Burns occur in nearly all, perhaps all, severe cases of lightning stroke. They may be of any or all degrees, and may extend over very small points or over the whole or nearly the whole body. They may consist in a simple singeing of the hair, or they may be very deep and extend to the bone. As before stated, the deep burns are found at the points of resistance to the current, at its points of entrance and exit from the body, and, to a lesser degree, at all points where its course is impeded. This occurs wherever the clothes are fastened tightly or pressed against the body, hence especially at the neck, waist, knees, and sometimes at the ankles. The position of the burns is determined, therefore, by the point at which the lightning strikes the person, the position at the moment, and by the arrangement of the dress and the presence of metallic substances. In the large majority of cases the upper portion of the body is the part first touched by the lightning, and thence it descends along the body to the ground. We are apt, therefore, to find a severe burn about the upper portion of the body, the head, neck, or shoulders; then a scorching, singeing, or burning, more or less severe, in the form of a stripe or stripes more or less broad down the body: the burns being deeper where the clothes are tighter or where metallic objects come into contact with or are near the body; and finally a deep burn at the nearest point of contact with the ground, usually the heel or some portion of the foot.
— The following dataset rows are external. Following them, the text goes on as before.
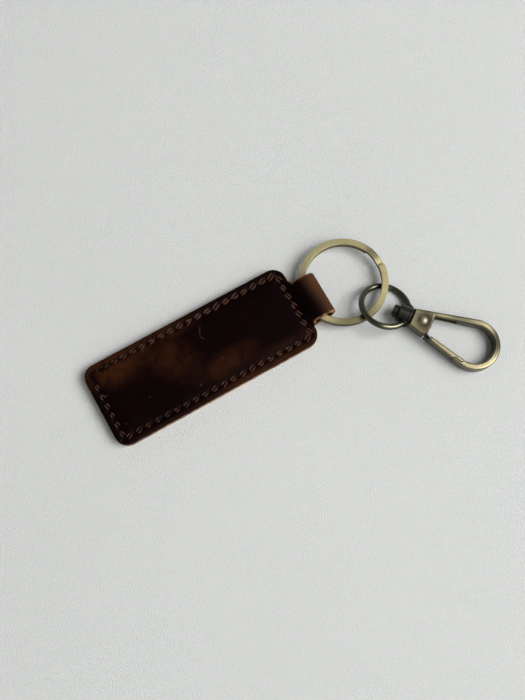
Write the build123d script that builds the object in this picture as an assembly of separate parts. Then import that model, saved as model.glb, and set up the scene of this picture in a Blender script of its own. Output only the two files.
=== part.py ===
from build123d import *
import os
from math import acos, asin, atan2, cos, degrees, hypot, pi, radians, sin, sqrt, tan

# Leather key fob with a split ring and a swivel snap hook, lying on a table.
#
# Millimetres and degrees. X runs along the fob towards the ring and Z is up. The origin
# is the middle of the fob's back face, which lies on the table at Z = 0.
# The ring, the swivel and the hook lie beside it as they would fall: linked through one
# another, the eye and the hook propped on the table at a slight angle.

os.makedirs("parts", exist_ok=True)

# ---- driving sizes ----
# leather: one dog-bone strip folded in half round the split ring
fob_length = 74.4
fob_width = 29.4
corner_radius = 4.5
panel_thickness = 2.0
glue_line = 0.1
neck_shoulder = 1.4
neck_offset = -1.2
neck_reach = 8.5
neck_slack = 1.9
shoulder_straight = 0.1
neck_thickness = 1.4
neck_root = 1.2
mouth_flare = 1.0

# stitching: a lockstitch through both panels, in a sunk track
stitch_inset = 2.6
stitch_pitch = 3.45
stitch_width = 2.2
stitch_neck = 1.1
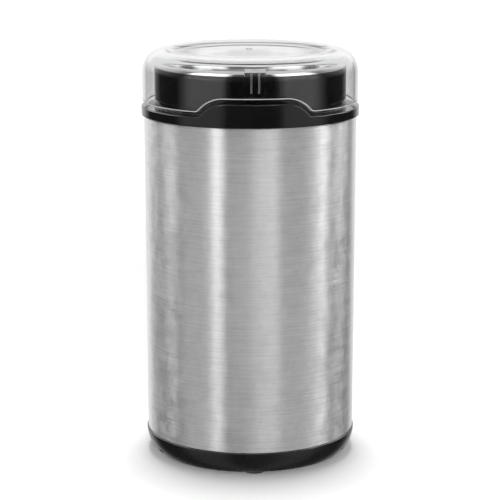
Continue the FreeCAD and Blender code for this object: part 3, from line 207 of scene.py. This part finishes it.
def brushed_steel():
    """Sheet brushed round the body: long level hairlines, short scratches, a cloudy speckle and upright bands."""
    m = Mat("brushed_steel")
    long_hair = m.noise(14.0, stretch=(1, 1, 190), detail=7.0, rough=0.78)
    short_hair = m.noise(95.0, stretch=(1, 1, 24), detail=5.0, rough=0.75)
    cloud = m.noise(210.0, stretch=(1, 1, 0.8), detail=4.0, rough=0.7)
    patch = m.noise(44.0, stretch=(1, 1, 0.3), detail=4.0)
    hair = m.math("ADD", m.math("MULTIPLY", long_hair, 0.5), m.math("MULTIPLY", short_hair, 0.5))
    tone = m.math("ADD", m.span(hair, 0.38, 0.62, 0.0, 0.62), m.math("ADD", m.span(patch, 0.35, 0.7, 0.0, 0.2), m.span(cloud, 0.35, 0.68, -0.06, 0.22)))
    base = m.mix(tone, rgb(0.64), rgb((0.96, 0.96, 0.955)))
    r = m.math("ADD", m.span(hair, 0.3, 0.7, 0.30, 0.46), m.span(cloud, 0.3, 0.75, -0.03, 0.06))
    nrm = m.bump(hair, 0.3, 0.000014)
    m.set(color=base, metal=1.0, rough=r, aniso=0.9, aniso_rot=0.25, tangent=m.round_tangent(), normal=nrm)
    return m.m


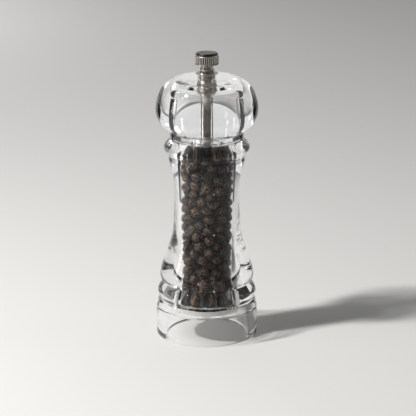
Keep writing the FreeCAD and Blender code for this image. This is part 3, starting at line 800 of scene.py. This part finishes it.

The burns, however, vary greatly. The eyes may be burnt and severely injured or destroyed. The lightning has been known to enter the mouth and burn the mucous membrane within. The deeper burns not infrequently assume the form of holes. In Heusner’s cases about twenty whitish-gray spots, varying from the size of a lentil to that of a pea, were found on the soles of the feet. The hair is usually singed and may be burnt off in large areas, or wholly as in a case reported by Bernard.
Wounds.—These may be direct or indirect. We shall speak here only of the first. Like burns they occur usually at the points of greatest resistance, that is, the places of entrance and exit, but they may be found in any part of the body. They may be clean-cut, as if made by a sharp knife, or they may be lacerated and ragged with the edges contused or burnt. They may consist of holes which look as if they had been punched out.
Contusions or ecchymoses. These may also be produced directly by the lightning, and like burns and wounds are most apt to occur where the resistance is greatest. They may be of considerable importance in a medico-legal sense, as in Fredet’s case, where there were ecchymoses on the neck similar to those produced by the fingers of a hand applied for strangulation. In the case related by Cook and Boulting the right side of the body appeared like an exaggerated example of post-mortem staining. There are sometimes found also dark-brown spots, small or large, which may be soft and, when cut, containing fluid blood, or they may be hard and like parchment, dry, and bloodless on section.